IMHO we should prefer forward maintainability over backward maintainability.
And greg offers a possible way to fix the backport problem:
https://www.spinics.net/lists/kernel/msg4648826.html
For git history, I suppose that is a pain we have to pay for the future
maintainability.
>
>> I raised the question of naming in v1, six weeks ago, and nobody had
>> any better names. Seems a little unfair to ignore the question at first
>> and then bring it up now. I'd hate to miss the merge window because of
>> a late-breaking major request like this.
>>
>> https://lore.kernel.org/netdev/20221130220803.3657490-1-willy@infradead.org/
>>
>> I'd like to understand what we think we'll do in networking when we trim
>> struct page down to a single pointer, All these usages that aren't from
>> page_pool -- what information does networking need to track per-allocation?
>> Would it make sense for the netmem to describe all memory used by the
>> networking stack, and have allocators other than page_pool also return
>> netmem,
>
> This is also how I see the future, that other netstack "allocators" can
> return and work-with 'netmem' objects. IMHO we are already cramming
I am not sure how "other netstack 'allocators' can return and work-with
'netmem' objects" works, I suppose putting different union for different
allocators in struct netmem like struct page does? Isn't that bringing
the similar problem Matthew is trying to fix in this patchset?
> too many use-cases into page_pool (like the frag support Yunsheng
> added).
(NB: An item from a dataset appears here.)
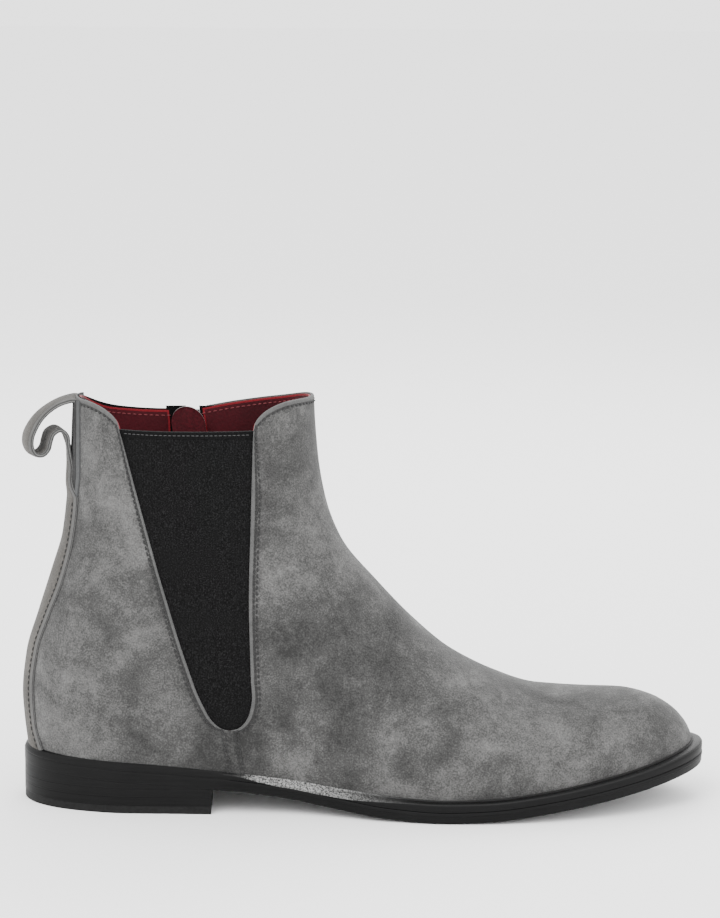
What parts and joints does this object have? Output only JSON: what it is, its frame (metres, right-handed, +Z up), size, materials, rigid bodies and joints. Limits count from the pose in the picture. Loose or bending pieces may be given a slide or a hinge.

IMHO there are room for other netstack "allocators" that can
I do not understand why frag support is viewed as "cramming use-cases to
page pool".
In my defence, the frag support for rx is fix in the page pool, it just
extend the page pool to return smaller buffer than before. If I create other
allocator for that, I might invent a lot of wheel page pool already invented.
> utilize netmem. The page_pool is optimized for RX-NAPI workloads, using
> it for other purposes is a mistake IMHO. People should create other
> netstack "allocators" that solves their specific use-cases. E.g. The TX
> path likely needs another "allocator" optimized for this TX use-case.